In a country ruled by left-wing lawyers, you could hardly expect the authorities to side with citizens against vultures:
When birds of a feather flock together, it’s a major headache for Dave and Judy Harting — but there’s nothing the Florida homeowners can do about the gang of federally protected vultures that have overstayed their welcome.
The Hartings moved into their home last year, and so did nearly 50 vultures, who gather on the roof and deck and in the yard.
Black vultures are not only hideous and unclean but gigantic; they leave behind a gigantic mess.

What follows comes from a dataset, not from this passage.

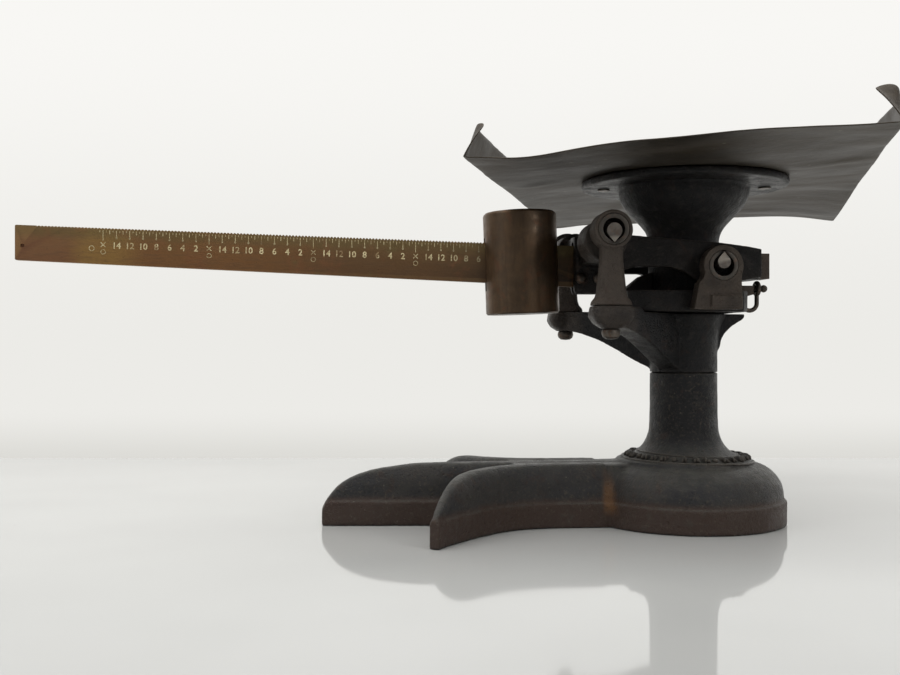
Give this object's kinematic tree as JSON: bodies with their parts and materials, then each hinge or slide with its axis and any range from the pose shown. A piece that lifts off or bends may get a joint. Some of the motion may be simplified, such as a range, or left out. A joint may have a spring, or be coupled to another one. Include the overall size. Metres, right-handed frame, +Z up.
{
  "type": "counter beam scale",
  "caption": "Cast-iron counter scale with a notched brass beam, a sliding poise, a knife-edge lever and a rectangular metal tray on a funnel-shaped neck.",
  "frame": {"origin": "on the floor, where the axis of the round column meets the plane of the base's rim", "axes": "+Z up along the column, -X along the beam towards its tip, +X towards the heel of the lever, -Y the near side with the graduations"},
  "size_m": [0.6288, 0.4088, 0.2596],
  "materials": {
    "black_iron": "old dark japanned casting, worn semi-gloss",
    "brown_iron": "brown oxidised casting, satin",
    "beam_brass": "tarnished brown and green patina, brushed along its length",
    "poise_bronze": "dark brown patina, turned",
    "tray_tin": "dull tinned sheet, tarnished and dented",
    "knife_steel": "ground tool steel, dulled",
    "fastener_steel": "dark oxidised steel"
  },
  "bodies": {
    "stand": {"base_casting": "black_iron", "head_casting": "black_iron", "link_root_pin": "fastener_steel", "near_bearing_post": "brown_iron", "far_bearing_post": "brown_iron", "near_fulcrum_bearing": "knife_steel", "far_fulcrum_bearing": "knife_steel", "near_post_screw": "fastener_steel", "far_post_screw": "fastener_steel"},
    "lever": {"lever_frame": "brown_iron", "beam_bar": "beam_brass", "beam_rivets": "beam_brass", "heel_plug": "brown_iron", "near_fulcrum_pivot": "knife_steel", "far_fulcrum_pivot": "knife_steel", "near_load_pivot": "knife_steel", "far_load_pivot": "knife_steel"},
    "platform": {"neck_casting": "black_iron", "bed_casting": "brown_iron", "near_load_block": "brown_iron", "far_load_block": "brown_iron", "near_load_bearing": "knife_steel", "far_load_bearing": "knife_steel", "stem_rod": "fastener_steel", "stem_clevis": "brown_iron", "stem_nut": "fastener_steel", "link_stem_pin": "fastener_steel", "hook_peg": "brown_iron", "tray_sheet": "tray_tin", "tray_screws": "fastener_steel"},
    "link": {"check_link": "brown_iron"},
    "poise": {"poise_body": "poise_bronze", "poise_cap": "poise_bronze", "poise_pawl": "knife_steel"},
    "hook": {"wire_hook": "fastener_steel"}
  },
  "joints": [
    {"name": "lever_tilt", "type": "hinge", "parent": "stand", "child": "lever", "pos_m": [-0.0683, 0, 0.183], "axis": [0, 1, 0], "range_deg": [-4.2, 0]},
    {"name": "platform_hang", "type": "hinge", "parent": "lever", "child": "platform", "pos_m": [0.0098, 0, 0.1802], "axis": [0, 1, 0], "range_deg": [0, 4.2]},
    {"name": "link_turn", "type": "hinge", "parent": "stand", "child": "link", "pos_m": [-0.0781, 0, 0.0248], "axis": [0, 1, 0], "range_deg": [-4.2, 0]},
    {"name": "poise_slide", "type": "slide", "parent": "lever", "child": "poise", "axis": [-0.9996, 0, 0.0293], "range_m": [-0.008, 0.295]},
    {"name": "hook_swing", "type": "hinge", "parent": "platform", "child": "hook", "pos_m": [0.0471, -0.013, 0.1586], "axis": [1, 0, 0], "range_deg": [-75, 75]}
  ],
  "couplings": [
    {"joint": "platform_hang", "follows": "lever_tilt", "ratio": -1},
    {"joint": "link_turn", "follows": "lever_tilt", "ratio": 1}
  ]
}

Naturally, federal and state law protects them against taxpayers, preventing the Hartings from taking effective action to reclaim their property.
Not to worry; benevolent Big Government will always hand you a free crutch after it breaks your leg. This time it comes in the form of useful advice from Gretchen Caudil of the Florida Fish and Wildlife Commission, who suggests they scare away the monstrous creatures by making “a lifelike mount of a vulture hanging upside down.”
Buying an actual stuffed vulture for this would no doubt constitute a federal crime, to judge by the preposterous case of an artwork for which the government demands $29.2 million in death taxes but will not allow to be sold because it contains a dead protected bird.
Too bad the Hartings can’t hang some bureaucrats upside down. It wouldn’t be any more likely than the “lifelike mount” to scare away the vultures, but at least it would give them a suitable place to perch.
On a tip from AC.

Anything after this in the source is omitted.